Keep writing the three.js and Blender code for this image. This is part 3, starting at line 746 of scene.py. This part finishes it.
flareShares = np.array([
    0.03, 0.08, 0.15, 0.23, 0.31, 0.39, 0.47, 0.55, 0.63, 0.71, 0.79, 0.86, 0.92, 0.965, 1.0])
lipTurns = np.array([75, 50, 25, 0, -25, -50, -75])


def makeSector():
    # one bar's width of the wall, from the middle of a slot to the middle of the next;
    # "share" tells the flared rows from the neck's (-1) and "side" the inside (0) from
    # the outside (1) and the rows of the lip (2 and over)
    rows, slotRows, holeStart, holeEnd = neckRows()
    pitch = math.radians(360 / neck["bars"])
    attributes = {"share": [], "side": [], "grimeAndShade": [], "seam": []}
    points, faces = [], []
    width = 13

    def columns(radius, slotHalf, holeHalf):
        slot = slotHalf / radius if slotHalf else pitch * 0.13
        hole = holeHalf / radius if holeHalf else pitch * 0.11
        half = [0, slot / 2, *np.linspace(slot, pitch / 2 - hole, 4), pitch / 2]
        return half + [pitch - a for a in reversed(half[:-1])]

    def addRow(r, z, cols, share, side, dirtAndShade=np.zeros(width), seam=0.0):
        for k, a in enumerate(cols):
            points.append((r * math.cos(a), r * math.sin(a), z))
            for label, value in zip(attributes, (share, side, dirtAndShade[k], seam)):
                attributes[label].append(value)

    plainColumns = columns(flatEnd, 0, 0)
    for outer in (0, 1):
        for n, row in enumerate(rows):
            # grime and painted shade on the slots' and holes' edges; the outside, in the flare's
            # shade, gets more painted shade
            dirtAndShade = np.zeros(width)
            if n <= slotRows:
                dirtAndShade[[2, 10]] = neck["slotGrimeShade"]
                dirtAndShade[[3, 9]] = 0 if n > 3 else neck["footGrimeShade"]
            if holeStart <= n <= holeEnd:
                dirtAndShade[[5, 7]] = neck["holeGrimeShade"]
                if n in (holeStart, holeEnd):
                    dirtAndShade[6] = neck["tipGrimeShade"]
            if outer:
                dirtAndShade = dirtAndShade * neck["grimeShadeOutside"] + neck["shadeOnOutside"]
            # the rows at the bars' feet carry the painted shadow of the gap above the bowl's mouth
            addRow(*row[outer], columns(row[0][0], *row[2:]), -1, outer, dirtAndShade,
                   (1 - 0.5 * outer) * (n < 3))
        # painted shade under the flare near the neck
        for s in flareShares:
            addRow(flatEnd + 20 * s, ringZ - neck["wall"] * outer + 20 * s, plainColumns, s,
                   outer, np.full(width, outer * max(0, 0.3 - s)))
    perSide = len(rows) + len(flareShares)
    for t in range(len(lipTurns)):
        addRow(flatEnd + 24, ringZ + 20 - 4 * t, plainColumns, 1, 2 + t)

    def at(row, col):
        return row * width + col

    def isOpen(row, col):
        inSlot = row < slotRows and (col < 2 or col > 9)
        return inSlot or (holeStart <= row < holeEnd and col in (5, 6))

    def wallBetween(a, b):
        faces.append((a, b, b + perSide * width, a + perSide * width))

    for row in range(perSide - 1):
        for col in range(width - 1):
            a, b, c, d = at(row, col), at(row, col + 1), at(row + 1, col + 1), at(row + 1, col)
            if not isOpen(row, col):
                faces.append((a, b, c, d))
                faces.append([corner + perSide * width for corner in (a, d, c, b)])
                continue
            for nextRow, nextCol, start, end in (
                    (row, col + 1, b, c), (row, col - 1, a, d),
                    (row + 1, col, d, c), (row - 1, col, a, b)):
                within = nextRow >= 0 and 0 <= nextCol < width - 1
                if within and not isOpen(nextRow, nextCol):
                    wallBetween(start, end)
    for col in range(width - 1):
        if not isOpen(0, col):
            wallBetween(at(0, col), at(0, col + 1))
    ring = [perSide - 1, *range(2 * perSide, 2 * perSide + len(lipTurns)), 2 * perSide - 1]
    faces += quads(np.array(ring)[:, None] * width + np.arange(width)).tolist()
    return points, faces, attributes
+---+
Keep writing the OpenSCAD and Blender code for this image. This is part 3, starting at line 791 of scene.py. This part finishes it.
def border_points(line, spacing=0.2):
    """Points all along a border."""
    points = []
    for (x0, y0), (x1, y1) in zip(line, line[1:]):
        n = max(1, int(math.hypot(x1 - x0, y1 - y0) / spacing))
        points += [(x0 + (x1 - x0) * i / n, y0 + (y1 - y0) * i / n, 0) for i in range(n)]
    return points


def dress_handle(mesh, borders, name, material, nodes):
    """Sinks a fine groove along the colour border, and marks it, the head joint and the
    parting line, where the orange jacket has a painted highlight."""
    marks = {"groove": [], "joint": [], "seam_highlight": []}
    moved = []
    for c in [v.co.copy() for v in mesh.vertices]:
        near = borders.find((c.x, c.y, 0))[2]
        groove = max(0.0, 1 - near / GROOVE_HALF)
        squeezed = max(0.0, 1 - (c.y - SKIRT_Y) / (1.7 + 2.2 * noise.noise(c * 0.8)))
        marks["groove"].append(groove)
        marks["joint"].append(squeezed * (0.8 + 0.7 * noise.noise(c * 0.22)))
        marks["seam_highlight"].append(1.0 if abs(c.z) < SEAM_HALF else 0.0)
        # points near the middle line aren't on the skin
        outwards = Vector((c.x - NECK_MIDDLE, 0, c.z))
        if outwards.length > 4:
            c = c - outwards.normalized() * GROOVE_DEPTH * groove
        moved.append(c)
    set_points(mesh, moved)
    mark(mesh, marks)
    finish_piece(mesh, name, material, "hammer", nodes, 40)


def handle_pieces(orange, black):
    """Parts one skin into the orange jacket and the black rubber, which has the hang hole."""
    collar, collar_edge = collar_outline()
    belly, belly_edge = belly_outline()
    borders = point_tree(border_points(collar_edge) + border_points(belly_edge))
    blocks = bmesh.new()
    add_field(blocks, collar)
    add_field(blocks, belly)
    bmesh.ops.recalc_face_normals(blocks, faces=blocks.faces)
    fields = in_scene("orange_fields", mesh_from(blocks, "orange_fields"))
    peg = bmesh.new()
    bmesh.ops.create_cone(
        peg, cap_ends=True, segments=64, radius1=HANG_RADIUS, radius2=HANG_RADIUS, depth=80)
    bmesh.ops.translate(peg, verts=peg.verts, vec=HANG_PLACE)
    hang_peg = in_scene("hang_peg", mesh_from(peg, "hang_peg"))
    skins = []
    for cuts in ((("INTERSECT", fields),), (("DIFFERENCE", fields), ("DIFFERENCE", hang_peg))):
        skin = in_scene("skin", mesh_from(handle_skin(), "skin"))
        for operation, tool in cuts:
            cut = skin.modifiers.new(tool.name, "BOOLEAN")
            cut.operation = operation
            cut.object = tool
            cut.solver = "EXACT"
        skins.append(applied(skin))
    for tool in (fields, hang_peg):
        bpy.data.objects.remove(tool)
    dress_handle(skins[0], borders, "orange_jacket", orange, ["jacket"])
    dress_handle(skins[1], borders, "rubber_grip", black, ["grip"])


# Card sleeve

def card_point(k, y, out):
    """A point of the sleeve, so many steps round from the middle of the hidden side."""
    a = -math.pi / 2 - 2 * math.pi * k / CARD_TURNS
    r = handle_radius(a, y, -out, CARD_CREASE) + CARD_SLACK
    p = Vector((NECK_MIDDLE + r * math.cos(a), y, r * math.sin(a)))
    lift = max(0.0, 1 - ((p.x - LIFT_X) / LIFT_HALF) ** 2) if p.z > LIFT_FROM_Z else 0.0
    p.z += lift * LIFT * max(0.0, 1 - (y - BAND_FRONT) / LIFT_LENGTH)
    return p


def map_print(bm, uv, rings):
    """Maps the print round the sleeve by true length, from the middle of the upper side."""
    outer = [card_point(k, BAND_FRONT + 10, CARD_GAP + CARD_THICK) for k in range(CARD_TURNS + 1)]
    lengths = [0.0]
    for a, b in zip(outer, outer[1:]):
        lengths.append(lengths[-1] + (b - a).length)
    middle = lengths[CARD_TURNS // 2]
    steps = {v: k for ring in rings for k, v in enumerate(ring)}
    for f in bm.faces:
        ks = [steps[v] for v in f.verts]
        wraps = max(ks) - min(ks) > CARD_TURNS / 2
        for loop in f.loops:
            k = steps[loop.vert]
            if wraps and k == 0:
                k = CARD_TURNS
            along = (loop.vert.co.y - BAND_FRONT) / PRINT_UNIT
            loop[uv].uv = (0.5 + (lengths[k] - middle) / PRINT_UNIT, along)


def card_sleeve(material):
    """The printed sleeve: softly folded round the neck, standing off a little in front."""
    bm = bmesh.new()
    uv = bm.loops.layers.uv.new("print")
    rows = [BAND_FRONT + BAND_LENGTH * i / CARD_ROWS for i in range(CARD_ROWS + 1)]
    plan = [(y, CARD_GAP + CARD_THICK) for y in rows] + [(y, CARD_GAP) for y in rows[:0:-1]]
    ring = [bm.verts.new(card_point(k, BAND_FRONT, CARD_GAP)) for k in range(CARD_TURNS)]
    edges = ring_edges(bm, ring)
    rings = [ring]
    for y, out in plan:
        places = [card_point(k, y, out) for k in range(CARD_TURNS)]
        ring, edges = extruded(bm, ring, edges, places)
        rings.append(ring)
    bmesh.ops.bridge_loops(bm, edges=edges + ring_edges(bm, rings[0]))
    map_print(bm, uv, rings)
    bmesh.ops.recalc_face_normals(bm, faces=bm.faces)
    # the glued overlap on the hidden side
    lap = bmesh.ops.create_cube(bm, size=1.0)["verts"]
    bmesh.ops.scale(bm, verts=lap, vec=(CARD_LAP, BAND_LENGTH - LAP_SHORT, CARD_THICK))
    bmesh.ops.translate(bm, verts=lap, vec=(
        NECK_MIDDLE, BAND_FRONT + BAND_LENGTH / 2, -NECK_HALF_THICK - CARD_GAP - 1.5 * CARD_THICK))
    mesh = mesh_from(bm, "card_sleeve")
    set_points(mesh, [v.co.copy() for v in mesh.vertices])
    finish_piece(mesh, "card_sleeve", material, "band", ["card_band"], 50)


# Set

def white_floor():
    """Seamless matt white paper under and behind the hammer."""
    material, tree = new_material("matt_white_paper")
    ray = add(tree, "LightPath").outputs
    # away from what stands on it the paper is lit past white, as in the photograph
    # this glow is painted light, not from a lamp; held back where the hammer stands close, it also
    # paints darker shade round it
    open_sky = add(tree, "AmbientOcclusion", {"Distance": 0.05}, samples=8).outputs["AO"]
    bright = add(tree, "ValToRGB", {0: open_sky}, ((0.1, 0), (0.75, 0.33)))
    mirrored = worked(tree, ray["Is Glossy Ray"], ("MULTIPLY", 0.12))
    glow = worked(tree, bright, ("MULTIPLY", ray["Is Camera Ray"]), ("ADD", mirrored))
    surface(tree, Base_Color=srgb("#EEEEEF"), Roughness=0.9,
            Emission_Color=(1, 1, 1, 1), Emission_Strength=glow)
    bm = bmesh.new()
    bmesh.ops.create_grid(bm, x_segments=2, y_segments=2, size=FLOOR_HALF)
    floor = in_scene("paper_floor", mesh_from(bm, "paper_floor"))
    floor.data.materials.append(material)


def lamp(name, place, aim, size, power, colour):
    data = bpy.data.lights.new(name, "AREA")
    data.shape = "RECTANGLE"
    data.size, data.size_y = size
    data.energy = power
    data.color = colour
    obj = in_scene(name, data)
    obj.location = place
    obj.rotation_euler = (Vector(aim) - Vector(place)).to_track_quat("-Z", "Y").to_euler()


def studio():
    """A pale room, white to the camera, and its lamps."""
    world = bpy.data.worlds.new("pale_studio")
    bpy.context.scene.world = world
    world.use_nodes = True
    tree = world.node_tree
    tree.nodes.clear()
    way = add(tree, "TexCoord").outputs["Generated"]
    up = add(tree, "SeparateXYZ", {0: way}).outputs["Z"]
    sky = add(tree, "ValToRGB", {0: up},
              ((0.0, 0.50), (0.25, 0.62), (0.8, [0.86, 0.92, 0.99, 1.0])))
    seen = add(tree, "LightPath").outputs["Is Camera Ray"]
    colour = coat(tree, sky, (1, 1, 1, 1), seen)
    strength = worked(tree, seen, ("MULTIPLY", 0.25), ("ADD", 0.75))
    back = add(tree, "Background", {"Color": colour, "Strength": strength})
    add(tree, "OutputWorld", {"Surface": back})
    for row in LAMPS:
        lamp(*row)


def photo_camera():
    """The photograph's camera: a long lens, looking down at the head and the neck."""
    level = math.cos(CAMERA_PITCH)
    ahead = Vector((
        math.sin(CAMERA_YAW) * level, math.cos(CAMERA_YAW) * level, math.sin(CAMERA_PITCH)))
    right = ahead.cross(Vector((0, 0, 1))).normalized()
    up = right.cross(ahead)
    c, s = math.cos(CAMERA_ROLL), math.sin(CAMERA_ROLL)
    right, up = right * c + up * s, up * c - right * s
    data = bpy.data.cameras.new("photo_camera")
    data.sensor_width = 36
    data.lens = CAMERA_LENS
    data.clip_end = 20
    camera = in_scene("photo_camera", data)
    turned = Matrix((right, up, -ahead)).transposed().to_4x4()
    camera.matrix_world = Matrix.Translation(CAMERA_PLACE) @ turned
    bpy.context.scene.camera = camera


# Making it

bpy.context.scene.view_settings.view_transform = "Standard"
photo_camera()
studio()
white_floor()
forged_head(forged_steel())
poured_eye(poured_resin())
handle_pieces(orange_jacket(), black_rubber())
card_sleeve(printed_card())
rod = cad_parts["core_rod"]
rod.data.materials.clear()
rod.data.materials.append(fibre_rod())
+---+
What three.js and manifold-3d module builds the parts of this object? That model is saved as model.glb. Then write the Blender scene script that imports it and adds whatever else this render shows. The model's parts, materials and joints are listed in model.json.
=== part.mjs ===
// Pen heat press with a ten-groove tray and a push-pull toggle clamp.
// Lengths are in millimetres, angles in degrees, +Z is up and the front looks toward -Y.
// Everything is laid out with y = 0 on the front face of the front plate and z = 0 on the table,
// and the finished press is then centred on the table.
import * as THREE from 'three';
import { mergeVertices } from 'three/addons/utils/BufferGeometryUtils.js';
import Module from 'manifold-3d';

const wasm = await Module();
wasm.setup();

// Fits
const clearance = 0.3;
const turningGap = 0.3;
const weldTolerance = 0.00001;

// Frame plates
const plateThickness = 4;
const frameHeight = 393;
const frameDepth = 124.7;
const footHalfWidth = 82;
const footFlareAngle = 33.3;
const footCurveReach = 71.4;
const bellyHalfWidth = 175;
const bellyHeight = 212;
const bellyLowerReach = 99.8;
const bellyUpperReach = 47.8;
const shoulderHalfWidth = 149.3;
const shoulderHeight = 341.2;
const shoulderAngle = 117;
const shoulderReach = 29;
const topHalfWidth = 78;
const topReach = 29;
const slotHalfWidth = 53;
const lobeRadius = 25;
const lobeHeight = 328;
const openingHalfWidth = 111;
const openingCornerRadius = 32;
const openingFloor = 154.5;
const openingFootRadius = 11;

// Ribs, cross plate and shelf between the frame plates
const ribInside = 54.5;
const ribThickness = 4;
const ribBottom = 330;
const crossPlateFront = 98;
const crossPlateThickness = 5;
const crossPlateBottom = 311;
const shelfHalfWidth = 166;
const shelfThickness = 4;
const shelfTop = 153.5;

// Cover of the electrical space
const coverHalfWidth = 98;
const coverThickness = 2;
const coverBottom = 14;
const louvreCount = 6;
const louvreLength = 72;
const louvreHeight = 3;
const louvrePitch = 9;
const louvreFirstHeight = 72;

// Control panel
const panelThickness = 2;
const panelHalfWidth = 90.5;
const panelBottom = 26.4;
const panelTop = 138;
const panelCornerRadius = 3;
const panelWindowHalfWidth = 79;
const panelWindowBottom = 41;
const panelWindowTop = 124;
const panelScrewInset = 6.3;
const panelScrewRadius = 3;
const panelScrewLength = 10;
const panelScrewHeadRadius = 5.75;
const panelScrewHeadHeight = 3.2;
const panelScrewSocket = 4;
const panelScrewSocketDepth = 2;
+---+
In the data above, find the line that contains "Keep writing the three.js" and the line that contains "lipTurns = np.array([75, 50, 25, 0, -25, -50, -75])". Repeat exactly those lines and every line between them, and only those.

> [RESPONSE]
Keep writing the three.js and Blender code for this image. This is part 3, starting at line 746 of scene.py. This part finishes it.
flareShares = np.array([
    0.03, 0.08, 0.15, 0.23, 0.31, 0.39, 0.47, 0.55, 0.63, 0.71, 0.79, 0.86, 0.92, 0.965, 1.0])
lipTurns = np.array([75, 50, 25, 0, -25, -50, -75])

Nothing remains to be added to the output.